The Happiness Project
Click "here" to link to this book on Amazon.
This was a great book to start off the New Year but seriously, pick it up at any time and improve your life in at least one small way.
On a scale of 1 - 5
Sex - No references at all.
Religion - While Ms. Rubin does not associate herself with a particular religion, she dedicates a whole chapter to the topic of religion. So if 1/12th of the book deals with the topic, I did the math, came up with .4 and rounded to .5 for the scale.
Gruesome - Well, there is a bit about a child vomiting and the chaos that follows, but hardly gruesome.
Suspense - I did find myself wondering often if all her efforts paid off in the end. In that regard it was mildly suspenseful. Thankfully, even the author wondered the same thing and she addresses it in the last chapter so the reader is not left hanging.
Morality - You can't have a book about living a better life and not rate strong on the Morality scale. Cutting people some slack, holding back negative comments, and trying to be a more positive and sunny person are the marks of high morals in my book.
I only wish I had the energy and time and resources to throw myself into such a happiness project. But even if you are stretched to the max, any reader of this book will certainly glean something small they can implement. As a result of reading this book I did start a happiness one-line journal and I'm trying to laugh more at my child's jokes so he feels happy by making me feel happy.
The author takes a year of her life and in a highly organized fashion sets resolutions for each month tied together with a general theme of the month. She lets you inside her world in a very intimate way by even sharing her husband and children with you. We see her very humanness as she struggles to keep the resolutions and learns from her mistakes. The overall tone is light, never preachy. She frequently incorporates feedback from the general public that she received via her happiness blog.
The author comes across as a warm and caring person - somebody I would like to be friends with, if I had the time. But that's the part that bothered me about the book. How did she have time to do all this. Parts of me wondered how self-centered she was and how much she was neglecting to do all these things that she wanted to do to make her happy. Sure, a large part of her being happy resulted in her husband and kids being happy too. But seriously, in the whole year covered by the book it appears as if she never cooked a meal, or scrubbed a toilet, or did a load of laundry, or even dropped off or picked up a kid at school.
What changes have you made since reading the book?
Were there any aspects of the concept that bothered you?
Were the reprinted blog comments helpful or distracting?
How do you define happiness?
How did reading this book change your understanding of happiness?
Did the book inspire you to do any additional reading? Who or what topic?
DISCUSS: William Butler Yeats said, "Happiness is neither virtue nor pleasure nor this thing nor that, but simply growth. We are happy when we are growing." (p. 66)
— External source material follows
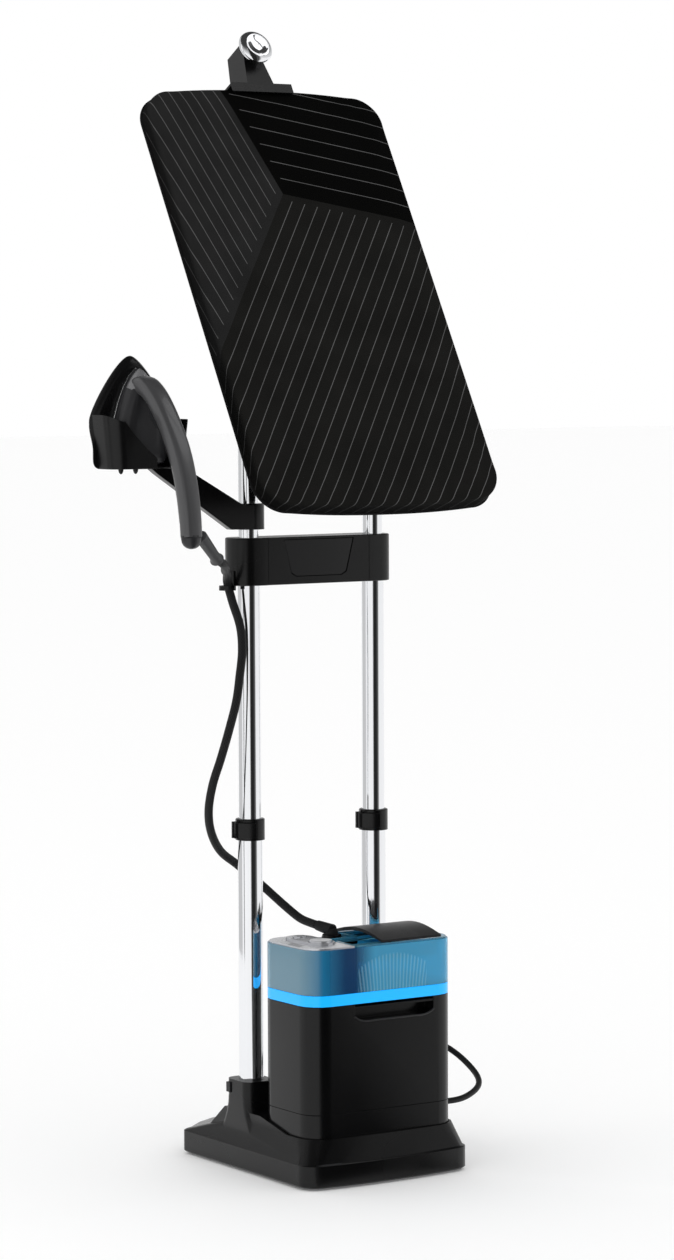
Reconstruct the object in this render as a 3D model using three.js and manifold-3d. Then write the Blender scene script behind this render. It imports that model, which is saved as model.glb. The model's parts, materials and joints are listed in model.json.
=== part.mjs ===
// Garment steamer with a tilting board: a steam generator on a heavy base, two telescopic poles,
// a padded board on a tilt hinge, and a hand iron in a cradle on a side arm.
// Millimetres, +Z up, -Y is the front. Origin: on the floor, midway between the two poles.
import * as THREE from 'three';
import { mergeVertices } from 'three/addons/utils/BufferGeometryUtils.js';
import Module from 'manifold-3d';

const wasm = await Module();
wasm.setup();

// ---------------------------------------------------------------- driving dimensions
const GAP = 0.3; // running and resting clearance between neighbours
const POLE_X = 95.5; // pole axes at x = -POLE_X and +POLE_X, y = 0
const SIDES = [['left', -1], ['right', 1]];

const BASE = { half: 126, front: -181, frontBulge: 6, rear: 128, rearBulge: 48, lip: 31, rim: 62 };
const STRIP_H = 3; // rubber strips under the base
const TOWER = { halfX: 23.5, halfY: 26.5, y: 0.5, r: 12, foot: 40, top: 115, floor: 16 };

const TUBE = {
  lower: { r: 16, wall: 1, bottom: 16.5, top: 446 },
  middle: { r: 14.6, wall: 1.2, bottom: 345, top: 776 },
  upper: { r: 13, wall: 1.2, bottom: 665, top: 1052 },
};
const COLLAR = { bottom: 425.7, top: 453, r: 19 };

const GEN = { half: 111.5, front: -168, rear: -43, r: 30, wall: 2.5, bottom: 36, seam: 92, deck: 229.5 };
const GLAND = { y: -78, z: 70, r: 6.5 }; // where the power cord leaves, on the right side
const BAND_TOP = 243.5;
const TANK_TOP = 301;
const PARTITION_X = -42; // the tank's water space is right of this, the console is left of it

const BRACKET = { half: 119.7, front: -19, rear: 34, r: 22, bottom: 753, top: 814 };
const PANEL_HALF = 77.5; // the front cover between the two end blocks

const PIVOT_Z = 1075;
const TILT = THREE.MathUtils.degToRad(29.5); // how far the board leans back at rest
const BOARD = { half: 181, centre: 28.6, height: 616, r: 42, arch: 6, face: 58, back: 28 };

const CRADLE_X = -280;
const CRADLE = { plate: -25, halfW: 59, bottom: 907, tip: 1047, depth: 46, wall: 2.6 };
const HOSE_R = 5.5;
const CORD_R = 4;

// ---------------------------------------------------------------- geometry helpers
const V = (x, y, z) => new THREE.Vector3(x, y, z);
const P = (x, y) => new THREE.Vector2(x, y);

// A closed three.js geometry as a manifold solid, without the triangles that have no area.
function solid(geometry) {
  const bare = geometry.clone();
  bare.deleteAttribute('normal');
  bare.deleteAttribute('uv');
  const merged = mergeVertices(bare, 1e-3);
  const triangles = [];
  for (let i = 0; i < merged.index.count; i += 3) {
    const [a, b, c] = [0, 1, 2].map((k) => merged.index.getX(i + k));
    if (a !== b && b !== c && c !== a) triangles.push(a, b, c);
  }
  return new wasm.Manifold(new wasm.Mesh({
    numProp: 3,
    vertProperties: Float32Array.from(merged.attributes.position.array),
    triVerts: Uint32Array.from(triangles),
  }));
}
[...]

DISCUSS: "Gratitude brings freedom from envy, because when you're grateful for what you have, you're not consumed with wanting something different or something more. ... Gratitude fosters forbearance - it's harder to feel disappointed with someone when you're feeling grateful toward him or her. Gratitude also connects you to the natural world because one of the easiest things to feel grateful for is the beauty of nature." (p. 202)
DISCUSS: Hermann Hesse said, "Happiness is a how; not a what. A talent, not an object." (p. 209 blog post)
DISCUSS: "The belief that unhappiness is selfless and happiness is selfish is misguided. It's more selfless to act happy. It takes energy, generosity and discipline to be unfailingly lighthearted, yet everyone takes the lighthearted person for granted. No one is careful of his feelings or tries to keep his spirits high. ... And because happiness seems unforced that person usually gets no credit." (p. 217)
DISCUSS: "I've always thought that the best reading is rereading." (p. 228)
DISCUSS: "An atmosphere of growth brings great happiness, but at the same time, happiness sometimes also comes when you're free from the pressure to see much growth. That's not surprising; often, the opposite of a great truth is also true." (p. 231)
DISCUSS: John Stuart Mill said, "Ask yourself whether you are happy, and you will cease to be so." (p. 233)
Describe the best nap you ever had.
Are you an overbuyer or an underbuyer?
Are you a maximizer or a satisficer?
What is the best April Fools joke you've done or received?
Do you have any collections?
Do you have any koans that you like to think about?
Do you have any "True Rules"?
Share with the group a situation in which it is hard for you to be happy. Brainstorm happiness strategies.
This book really didn't lend itself to a particular theme. The author participates in a book group that themes its meetings but that is a lot easier with children's literature than with a self-improvement chronicle. Definitely don't serve any fake food - the kind that comes in snack size bags that Ms. Rubin gave up as one of her resolutions. And she appears to like Diet Coke so I might have a bottle on hand in her honor. (She also gave up alcohol - but I know that won't happen in my group!)
The hostess might want to buy some inexpensive journals and give everyone a start on their own Gratitude journal.